UPDATE 3: Daren Mullins e-mailed me with this:

"I remember when Jack and his wife Edie were making this film at Lake Point Tower in Chicago. They were basically grabbing anyone to be in the movie. A guy I worked with at the health club there at the time played Eddie Murphy and a girl I was dating had some role in it...maybe Marilyn Monroe or something. Anyway I googled the movie because it had to be the worst movie ever and it appears you agree."
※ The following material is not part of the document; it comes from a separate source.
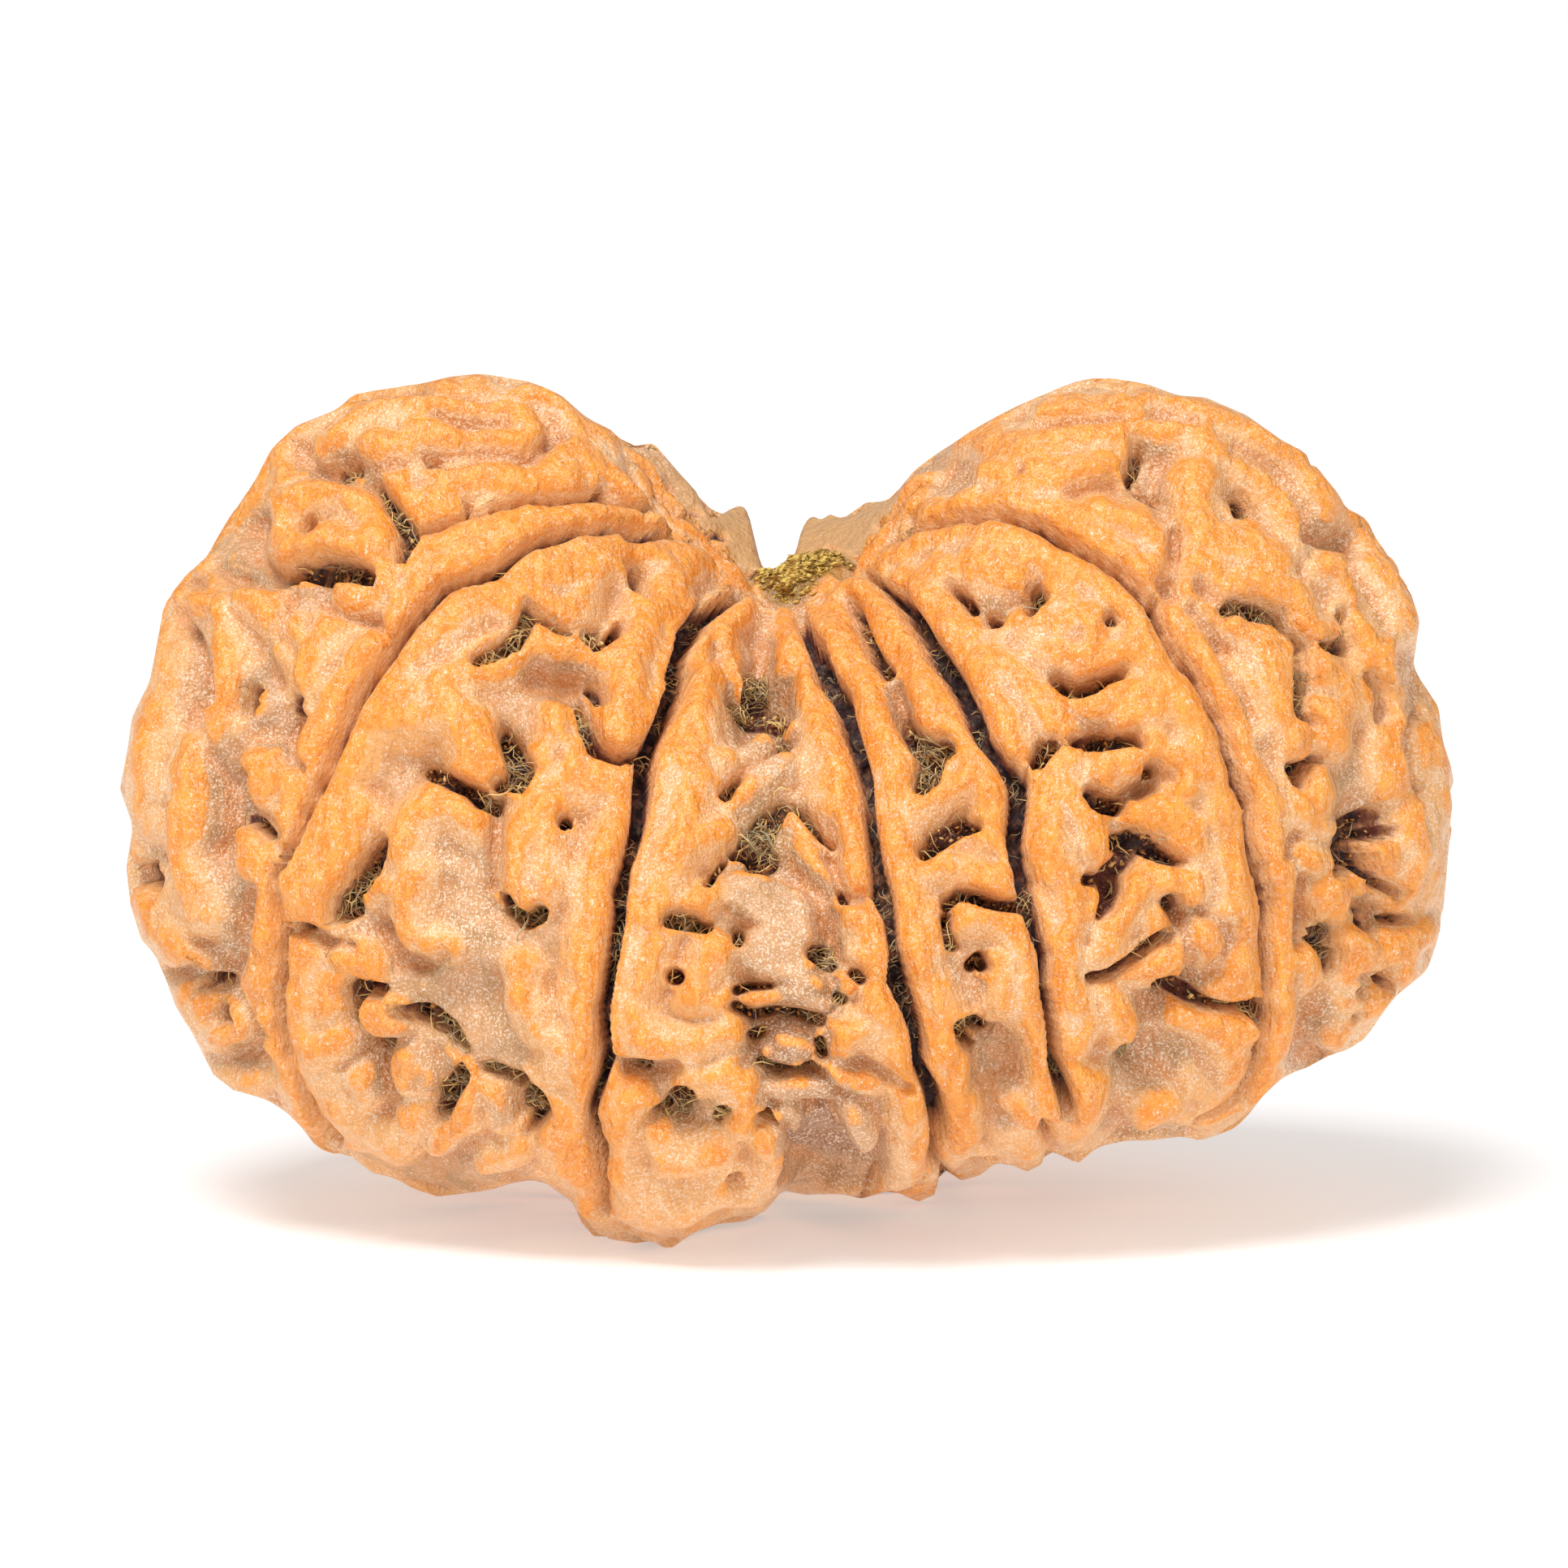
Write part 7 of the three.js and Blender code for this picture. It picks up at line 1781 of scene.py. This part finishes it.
@dataclass
class SeedStone:
    """The stone itself, as one fine mesh in place of the plain solid."""

    # How finely the ball is cut, and how its corners are gathered at the edges and on the front
    cuts: int = 98
    gather_steps: int = 24
    front_share: float = 0.27
    rim_slack: float = 0.05
    # Rounds of blurring that feet and crests stand out from, with their full height; the feet become painted
    # shade in the creases
    crease_shade: tuple[int, float] = (3, 0.1)
    rise: tuple[int, float] = (10, 0.3)
    crest_rise: float = 0.35
    # Painted sheen: how much orange a surface gains as it faces up, and the facing at which it gains none
    up_facing_sheen: Span = (0.4, 0.3)
    bare_rise: float = 1.2

    def build(self, relief: Relief) -> bpy.types.Object:
        """Builds and dresses the stone.

        Args:
            relief: the heights of its surface.

        Returns:
            The stone's object.
        """
        ball = Ball(self.cuts)
        ball.directions = unit(ball.directions + np.array([0.0, -self.front_share, 0.0]))
        ball.gather(relief, self.gather_steps)
        read = relief.sample(ball.directions)
        read["height"] = relief.heights(read, ball)
        points = read["points"] + read["normals"] * read["height"][:, None]
        points = BEAN.rim.trimmed(points, self.rim_slack)
        points[:, 2] = np.maximum(points[:, 2], REST_HEIGHT) - REST_HEIGHT
        self.shift = np.array([*(-(points.min(axis=0) + points.max(axis=0)) / 2)[:2], 0.0])
        points += self.shift
        self.relief, self.read, self.points = relief, read, points
        stone = mesh_object("seed_stone", points, ball.triangles, StoneFinish().material())
        self._dress(stone, ball)
        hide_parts("seed")
        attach(stone, "root")
        LOG.info("seed_stone: %d corners, %d triangles", len(points), len(ball.triangles))
        return stone

    def _dress(self, stone: bpy.types.Object, ball: Ball) -> None:
        """Stores the masks that the finish is made of.

        Args:
            stone: the stone's object.
            ball: its corners and their neighbours.
        """
        read = self.read
        # Crease: how far each corner lies under its lightly blurred surroundings, which the finish paints as
        # shade in the creases
        blurred = read["height"].copy()
        for _ in range(self.crease_shade[0]):
            blurred = ball.average(blurred)
        set_attribute(stone, "crease_shade", (blurred - read["height"]) / self.crease_shade[1])
        for _ in range(self.rise[0]):
            blurred = ball.average(blurred)
        normals = np.empty(len(self.points) * 3, np.float32)
        stone.data.vertices.foreach_get("normal", normals)
        upright = ball.average(ball.average(normals.reshape(-1, 3)[:, 2].astype(float)))
        # Rise: how far each corner stands over its widely blurred surroundings, with the crest masks, which
        # makes the crests orange; the next line adds a painted sheen where the surface faces up
        rise = (read["height"] - blurred) / self.rise[1] + self.crest_rise * (read["crest"] + read["crown"])
        rise = np.clip(rise + self.up_facing_sheen[0] * (upright - self.up_facing_sheen[1]), -1, 2)
        set_attribute(stone, "rise", rise - self.bare_rise * read["bare"])
        for name in ("line", "hole", "pith", "depth", "bare", "lip", "crest"):
            set_attribute(stone, name, read[name])


@dataclass
class Fibres:
    """Dried flesh fibres that lie tangled in one kind of cut."""

    name: str
    mask: str
    count: int
    length: Span = (0.25, 0.95)
    rise: Span = (0.02, 0.5)
    radius: Span = (0.008, 0.024)
    seed: int = 811
    links: int = 4
    sides: int = 3
    # How high the mask is where fibres start, and how they gather in the thickets and thin out below
    least: float = 0.3
    gather: float = 1.5
    thicket: Span = (0.35, 0.06)
    low: Span = (-9.5, 0.2)
    # How far over the floor they start and how they bend, and how far under the outer level they stay
    lift: float = 0.02
    curl: float = 0.12
    slant: float = 0.3
    cover: float = 0.2
    rim_slack: float = 0.3

    def build(self, stone: SeedStone) -> bpy.types.Object:
        """Grows the fibres from the floors of the cuts.

        Args:
            stone: the built stone.

        Returns:
            The fibres' object.
        """
        rng = np.random.default_rng(self.seed)
        roots = self._roots(stone, rng)
        normal, base = stone.read["normals"][roots], stone.read["points"][roots]
        floor = base + normal * (stone.read["height"][roots, None] + self.lift)
        path = self._paths(floor, normal, rng)
        outer = np.einsum("ijk,ik->ij", path - base[:, None, :], normal)
        path -= normal[:, None, :] * np.maximum(outer + self.cover, 0.0)[:, :, None]
        tangent = unit(np.gradient(path, axis=1))
        first = unit(np.cross(tangent, normal[:, None, :]))
        second = np.cross(tangent, first)
        ends = np.abs(np.linspace(-1, 1, self.links + 1))
        radius = rng.uniform(*self.radius, (self.count, 1)) * (1 - 0.6 * ends ** 3)
        rings = []
        for side in range(self.sides):
            angle = 2 * math.pi * side / self.sides
            rings.append(path + (first * math.cos(angle) + second * math.sin(angle)) * radius[:, :, None])
        points = BEAN.rim.trimmed(np.stack(rings, axis=2).reshape(self.count, -1, 3), self.rim_slack)
        points[..., 2] = np.maximum(points[..., 2] - REST_HEIGHT, FLOOR_GAP)
        points += stone.shift
        fibres = litter_object(self.name, points, self._faces(), FibreFinish().material(), rng)
        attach(fibres, "root")
        return fibres

    def _roots(self, stone: SeedStone, rng: np.random.Generator) -> np.ndarray:
        """Draws the corners of the stone that the fibres grow from.

        Args:
            stone: the built stone.
            rng: source of the draws.

        Returns:
            One corner number for each fibre.
        """
        points = stone.read["points"]
        weights = np.clip(stone.read[self.mask] - self.least, 0.0, 1.0) ** self.gather
        weights *= ease(self.thicket[0] + stone.relief.thicket(points)) + self.thicket[1]
        weights *= np.where(points[:, 2] > self.low[0], 1.0, self.low[1])
        return rng.choice(len(weights), self.count, p=weights / weights.sum())

    def _paths(self, floor: np.ndarray, normal: np.ndarray, rng: np.random.Generator) -> np.ndarray:
        """Draws the fibres' middle lines.

        Args:
            floor: the middle of each fibre on the floor.
            normal: which way is up there.
            rng: source of the draws.

        Returns:
            Points, as fibres x stops x 3.
        """
        aside = unit(np.cross(normal, rng.normal(size=(self.count, 3))))
        other = np.cross(normal, aside)
        length = rng.uniform(*self.length, self.count)[:, None]
        rise = rng.uniform(*self.rise, self.count)[:, None]
        curl = rng.normal(0.0, self.curl, (self.count, 1))
        wave = rng.uniform(0.0, 2 * math.pi, (self.count, 1))
        slant = rng.normal(0.0, self.slant, (self.count, 1))
        stops = []
        for t in np.linspace(0.0, 1.0, self.links + 1):
            bow = 4 * t * (1 - t)
            sway = curl * bow * length + 0.05 * np.sin(wave + 7 * t)
            lift = rise * (0.5 + 0.5 * bow + slant * (t - 0.5)) + 0.05 * np.sin(wave * 2 + 5 * t)
            stops.append(floor + aside * (t - 0.5) * length + other * sway + normal * lift)
        return np.stack(stops, axis=1)

    def _faces(self) -> np.ndarray:
        """Lists the triangles of one fibre.

        Returns:
            Three corner numbers for each, the two ends last.
        """
        faces = []
        for link in range(self.links):
            for side in range(self.sides):
                a = link * self.sides + side
                b = link * self.sides + (side + 1) % self.sides
                faces += [[a, b, a + self.sides], [b, b + self.sides, a + self.sides]]
        last = self.links * self.sides
        return np.array([*faces, [0, 2, 1], [last, last + 1, last + 2]])


@dataclass
class Crumbs:
    """Small angular crumbs that lie on the stone where one of its masks is high."""

    name: str
    mask: str
    least: float
    count: int
    size: Span
    finish: bpy.types.Material
    rise: Span = (-0.02, 0.05)
    seed: int = 409
    stretch: float = 1.0
    apart: bool = False
    thicket: Span = (0.5, 0.08)
    scatter: float = 0.04
    # Which way long crumbs lie, and how uneven they are
    lie: Span = (1.6, 0.4)
    rough: Span = (0.7, 1.3)

    def build(self, stone: SeedStone) -> bpy.types.Object:
        """Scatters the crumbs.

        Args:
            stone: the built stone.

        Returns:
            The crumbs' object.
        """
        rng = np.random.default_rng(self.seed)
        over = stone.read[self.mask] - self.least
        weights = np.clip(over, 0.0, None)
        if self.apart:
            thicket = stone.relief.thicket(stone.read["points"])
            weights *= ease(self.thicket[0] - thicket) + self.thicket[1]
        roots = rng.choice(len(weights), self.count, p=weights / weights.sum())
        room = np.clip(over[roots] / (1.0 - self.least), 0.0, 1.0)
        rise = rng.uniform(*self.rise, self.count) * room
        places = stone.points[roots] + stone.read["normals"][roots] * rise[:, None]
        places += rng.normal(0.0, self.scatter, places.shape)
        corners = np.array([[1, 0, 0], [-1, 0, 0], [0, 1, 0], [0, -1, 0], [0, 0, 1], [0, 0, -1]], float)
        faces = np.array([[0, 2, 4], [2, 1, 4], [1, 3, 4], [3, 0, 4],
                          [2, 0, 5], [1, 2, 5], [3, 1, 5], [0, 3, 5]])
        corners[:2] *= self.stretch
        axes = unit(rng.normal(size=(self.count, 3, 3)))
        axes[:, 0] = unit(axes[:, 0] + (self.stretch - 1.0) * np.array([self.lie[0], 0.0, self.lie[1]]))
        shapes = np.einsum("kj,cji->cki", corners, axes) * rng.uniform(*self.size, (self.count, 1, 1)) / 2
        shapes *= rng.uniform(*self.rough, (self.count, len(corners), 1))
        points = places[:, None, :] + shapes
        points[..., 2] = np.maximum(points[..., 2], FLOOR_GAP)
        crumbs = litter_object(self.name, points, faces, self.finish, rng)
        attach(crumbs, "root")
        return crumbs


@dataclass(frozen=True)
class SoftLight:
    """One square soft light that looks at the seed, in metres and watts."""

    name: str
    place: tuple[float, float, float]
    size: float
    power: float
    target: tuple[float, float, float] = (0.0, 0.0, 0.01)

    def hang(self) -> None:
        """Adds the light to the scene."""
        data = bpy.data.lights.new(self.name, "AREA")
        data.shape = "SQUARE"
        data.size = self.size
        data.energy = self.power
        light = bpy.data.objects.new(self.name, data)
        light.location = self.place
        sight = Vector(self.target) - Vector(self.place)
        light.rotation_euler = sight.to_track_quat("-Z", "Y").to_euler()
        bpy.context.scene.collection.objects.link(light)


@dataclass
class StudioStage:
    """Camera, soft lights and the pale floor, in metres."""

    lights: tuple[SoftLight, ...] = (SoftLight("key_light", (-0.14, -0.3, 0.6), 0.3, 4.0),
                                     SoftLight("fill_light", (0.45, -0.5, 0.3), 0.45, 0.7))
    air: float = 0.42
    white: Colour = (1.0, 1.0, 1.0, 1.0)
    floor_size: float = 6.0
    floor_tint: Colour = (0.74, 0.74, 0.74, 1.0)
    floor_glow: float = 0.4
    clip: Span = (0.01, 20.0)

    def build(self, shift: np.ndarray) -> None:
        """Sets up the stage round the seed.

        Args:
            shift: how far the seed was moved to stand over the origin, in millimetres.
        """
        self._camera(shift)
        self._floor()
        for light in self.lights:
            light.hang()
        world = bpy.data.worlds.new("studio_air")
        bpy.context.scene.world = world
        world.use_nodes = True
        background = world.node_tree.nodes["Background"]
        background.inputs["Color"].default_value = self.white
        background.inputs["Strength"].default_value = self.air
        bpy.context.scene.view_settings.view_transform = "Standard"
        LOG.info("stage set")

    def _camera(self, shift: np.ndarray) -> None:
        """Puts the camera on the line of sight.

        Args:
            shift: how far the seed was moved, in millimetres.
        """
        data = bpy.data.cameras.new("camera")
        data.sensor_width = SIGHT.sensor
        data.lens = SIGHT.sensor * SIGHT.distance / SIGHT.frame_width
        data.clip_start, data.clip_end = self.clip
        camera = bpy.data.objects.new("camera", data)
        target = (shift - np.array([0.0, 0.0, REST_HEIGHT])) * MM
        camera.location = Vector(target - SIGHT.forward * SIGHT.distance * MM)
        camera.rotation_euler = Vector(SIGHT.forward).to_track_quat("-Z", "Y").to_euler()
        bpy.context.scene.collection.objects.link(camera)
        bpy.context.scene.camera = camera

    def _floor(self) -> None:
        """Lays the pale floor just under the seed."""
        half = self.floor_size / 2
        corners = [(-half, -half, 0), (half, -half, 0), (half, half, 0), (-half, half, 0)]
        mesh = bpy.data.meshes.new("floor")
        mesh.from_pydata(corners, [], [(0, 1, 2, 3)])
        mesh.materials.append(Tree("floor_finish").finish(
            Base_Color=self.floor_tint, Roughness=0.9, Specular_IOR_Level=0.1,
            Emission_Color=self.white, Emission_Strength=self.floor_glow))
        floor = bpy.data.objects.new("floor", mesh)
        bpy.context.scene.collection.objects.link(floor)


def main() -> None:
    """Builds the seed and its stage."""
    logging.basicConfig(level=logging.INFO, format="%(name)s: %(message)s")
    relief = Relief()
    stone = SeedStone()
    stone.build(relief)
    Fibres("pit_fibres", "hole", 3900).build(stone)
    Fibres("line_fibres", "line", 1000, length=(0.2, 0.6), rise=(0.02, 0.3), radius=(0.008, 0.018),
           seed=77).build(stone)
    Crumbs("stem_pith", "pith", 0.3, 1500, (0.05, 0.15), PithFinish().material(), rise=(-0.02, 0.07),
           stretch=2.0).build(stone)
    Crumbs("pit_crumbs", "hole", 0.65, 2800, (0.06, 0.15), CrumbFinish().material(), rise=(-0.02, 0.28),
           seed=93, stretch=1.4, apart=True).build(stone)
    StudioStage().build(stone.shift)


if __name__ == "__main__":
    main()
UPDATE 4: "Anthony" sent this in:

"I was the guy you referred to as the Weird Al Yankovic dead ringer in the musician scene of Outtakes.   Here is an interesting fact about my part in the movie.   I was promised $250 for filming at Lake Point Tower in Chicago and another $250 if the movie was ever produced.   I never received  a cent for my part and my name did not appear in the credits (which is probably a good thing).   It has been a source of amusement through the years for me and my friends.   I did not however end up as a bathroom attendant.   I'm a retired police officer now.  I have to agree with your assessment of the film, it probably is one of the baddest movies ever."

* Another editor's note: I read a review in Variety several years ago concerning Jack M. Sell's subsequent movie, Deadly Spygames. He actually reused this Santa Claus footage (as a flashback) in this James Bond spoof. The most interesting thing about the review, however, was that the critic though that (aside from the recycling of this footage) it was a pretty good movie.